After getting the image running and installing bitcoind, I found that it takes a few days to sync the block chain using this instance type. The limiting factor in syncing the block chain on this instance type is the CPU. The g1-small instance type only has 1 CPU which is anemic and can't even close to keep up with the bandwidth on the instance. When I have to spin up another instance for upgrades I will probably figure out how to copy over the block chain to the new instance, because this would surely be much more efficient than resyncing the entire block chain from scratch.

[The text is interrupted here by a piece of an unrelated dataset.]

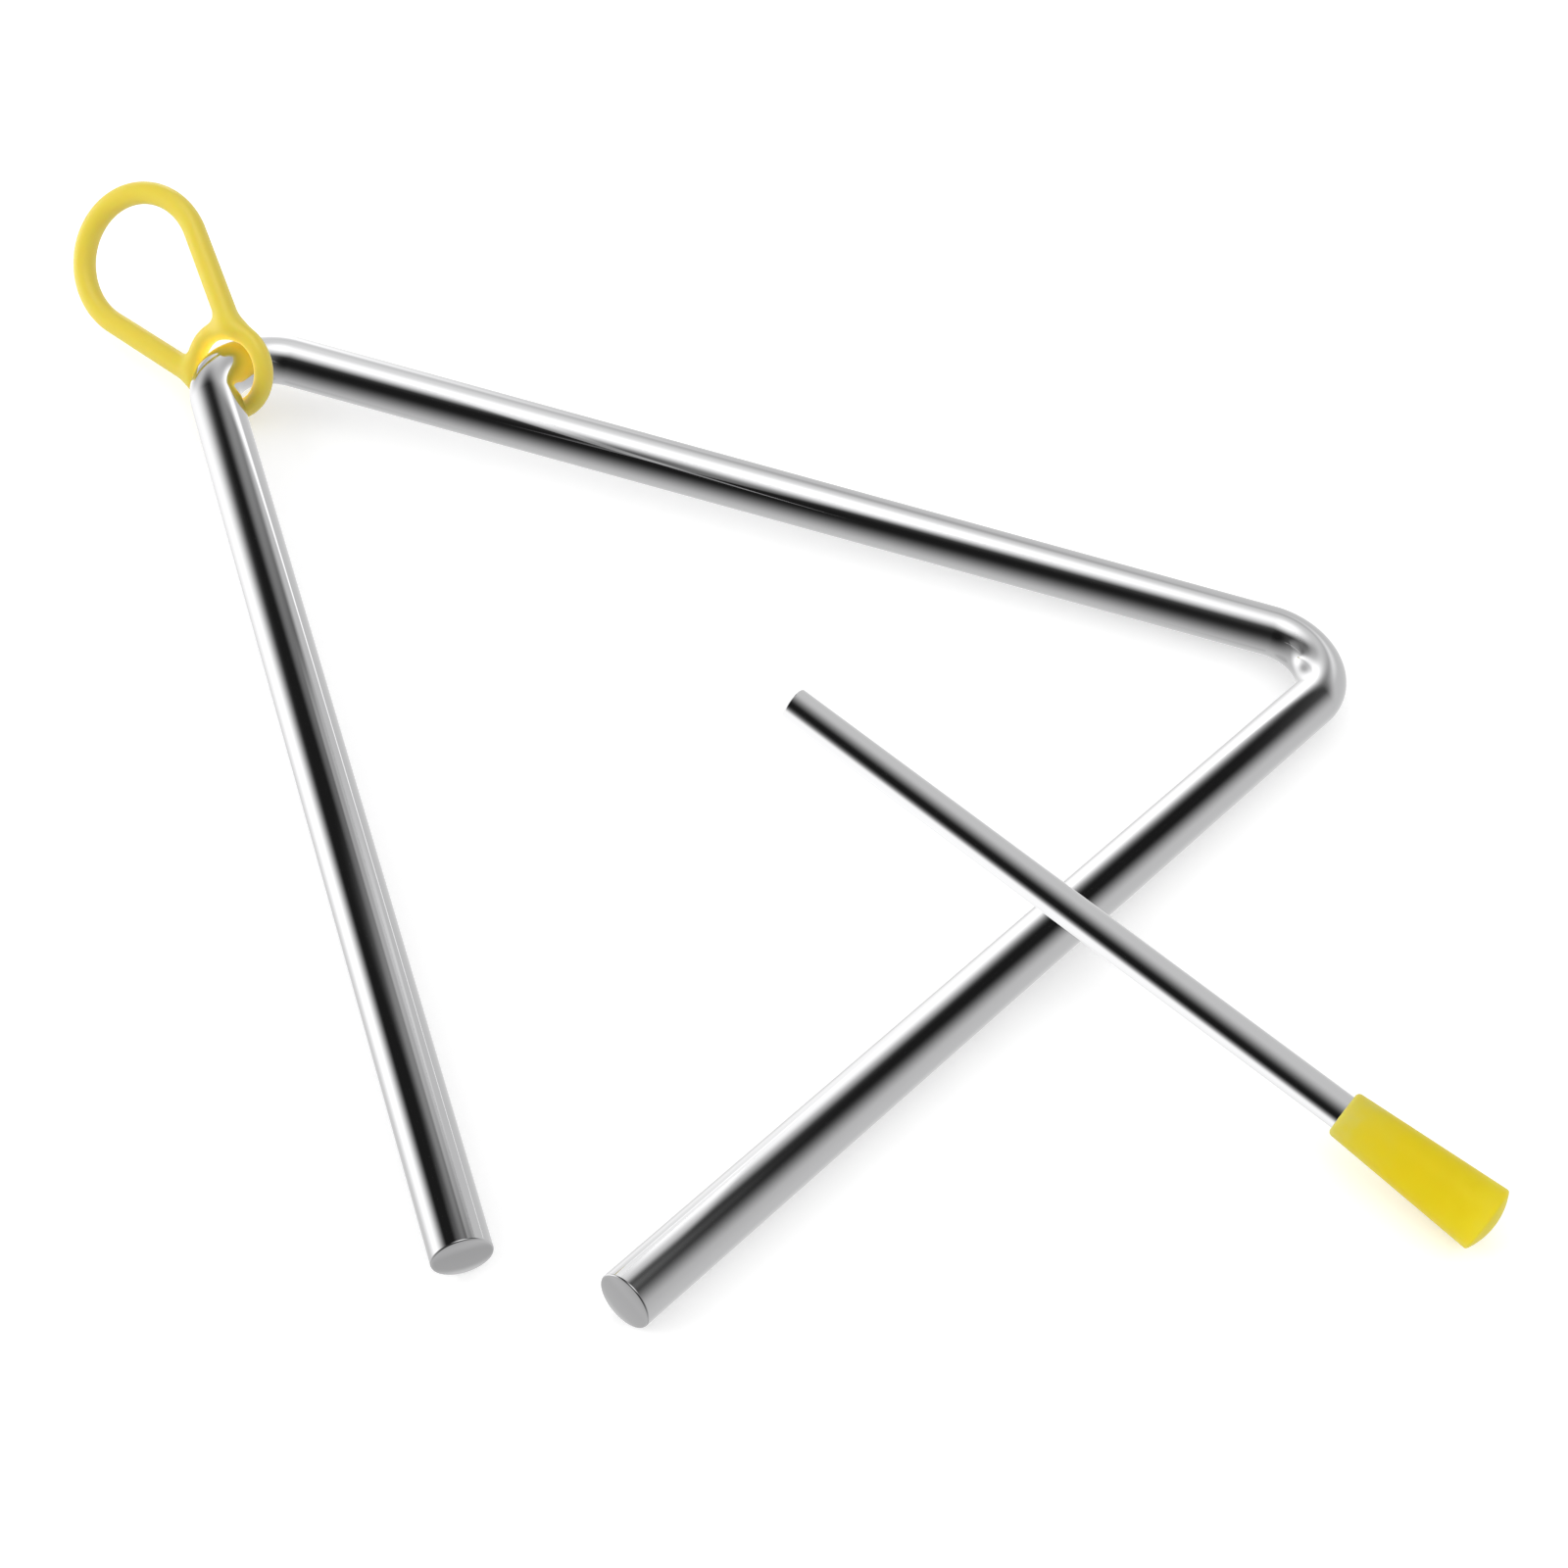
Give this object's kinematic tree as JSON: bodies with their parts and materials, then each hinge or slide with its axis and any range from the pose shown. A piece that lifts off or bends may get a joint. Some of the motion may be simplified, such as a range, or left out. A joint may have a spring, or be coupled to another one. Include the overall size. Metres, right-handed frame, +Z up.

Once the bitcoin block chain is synced, the bitcoind process uses about 300 MB of RAM when running and uses a small amount of CPU (usually < 1%, but it will burst much higher from time to time.) My 15 minute load average seems to be about 0.10 or less which includes all of the other tasks on the system.

I haven't written any interesting scripts yet, but doing so seems to be really easy. The bitcoin-cli command prints all of its output to stdout as JSON, so consuming its output from Python should be trivial.

One final thing to note is that all of these solutions have non-trivial cost and complexity. Using a lightweight wallet on your laptop or phone is much cheaper and easier than running a full node. What I've described here is more akin to something out of a cypherpunk's wet dream than it is a practical solution for people who just want to partake in the Bitcoin ecosystem.

[1] As I've alluded in other blog posts, I have a pretty whacky non-standard SSH system in place that I've built using envoy. I will blog about this sometime since I think it solves some interesting problems.